Later in the week, eyes will shift to chipmaker Nvidia (NASDAQ: NVDA), as markets hope to receive hints about the path ahead for a recent spike in demand for artificial intelligence.


3. Capital One to buy Discover Financial in $35.3 billion deal


U.S. consumer lender Capital One and smaller peer Discover Financial have agreed to merge in an all-stock deal worth $35.3 billion, the companies announced on Tuesday.


The tie-up would create the sixth-largest U.S. bank by assets and major American credit card group that could rival industry behemoths like Citigroup and JPMorgan Chase (NYSE: JPM). Crucially, the move would bring together Discover's vast payments network and Capital One's popular credit card business.


However, the merger is still expected to face heavy scrutiny from U.S. regulators who will be keen to make sure it benefits customers. In a statement, the firms said that the merger will create "scale and investment," as well as "signficant value" for consumers.


Under the terms of the agreement, Berkshire Hathaway-backed Capital One would value Discover at a stock price of almost $140, a 27% premium compared to its closing level on Friday. Discover stakeholders would receive 1.0192 Capital One share for each Discover share.

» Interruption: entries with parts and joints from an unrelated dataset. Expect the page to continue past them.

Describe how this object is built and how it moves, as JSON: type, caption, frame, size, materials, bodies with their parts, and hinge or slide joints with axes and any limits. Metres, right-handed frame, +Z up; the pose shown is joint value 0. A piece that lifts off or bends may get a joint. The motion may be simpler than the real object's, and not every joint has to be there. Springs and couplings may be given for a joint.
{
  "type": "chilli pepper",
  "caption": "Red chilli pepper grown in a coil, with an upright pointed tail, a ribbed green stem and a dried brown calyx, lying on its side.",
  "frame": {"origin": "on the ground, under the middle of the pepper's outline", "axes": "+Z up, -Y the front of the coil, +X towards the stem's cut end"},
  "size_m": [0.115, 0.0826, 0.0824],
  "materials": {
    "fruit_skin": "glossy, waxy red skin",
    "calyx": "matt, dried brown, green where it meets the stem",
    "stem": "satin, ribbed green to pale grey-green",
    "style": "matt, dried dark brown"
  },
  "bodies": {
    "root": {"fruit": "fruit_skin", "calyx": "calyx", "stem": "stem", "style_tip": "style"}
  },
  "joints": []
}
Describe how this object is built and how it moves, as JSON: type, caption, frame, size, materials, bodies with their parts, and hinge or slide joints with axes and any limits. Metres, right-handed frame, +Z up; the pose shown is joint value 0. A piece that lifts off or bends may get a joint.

4. China's central bank slashes mortgage lending rate


The People’s Bank of China cut its five-year benchmark loan prime rate (LPR) by a bigger-than-expected margin on Tuesday, loosening monetary conditions further in a bid to support the country's ailing property market.


The PBOC cut its five-year LPR, which is used to determine mortgage rates, to 3.95% from 4.20%. Analysts had expected a reduction of 10 basis points to 4.10%. The one-year LPR was left unchanged at 3.45%.


The decision was somewhat unexpected, particularly after the central bank kept medium-term lending rates unchanged over the weekend. But steadily worsening economic conditions in China, along with a continued slide in the property sector, had seen some investors positioning for more monetary easing in the country.


5. Oil prices subdued


Oil prices were muted in early European trade on Tuesday, as markets weighed a weak outlook for demand against possible supply disruptions stemming from worsening geopolitical conditions in Russia and the Middle East.


A dearth of major cues also made for little price action. By 02:53 ET, Brent oil futures expiring in April were mostly unchanged at $83.55 a barrel, while West Texas Intermediate crude futures were largely flat at $78.43 per barrel. Both contracts were close to a three-week high.


A strong run-up over the past two weeks in oil prices has appeared to have largely stalled in recent sessions, in a sign of growing pessimism over the outlook for demand.


Hot U.S. inflation data has led many traders to further price out the prospect of early interest rate cuts by the Fed, while the International Energy Agency warned of slowing global crude demand in the coming year. Fourth-quarter recessions in the U.K. and Japan have also contributed to a souring in demand expectations.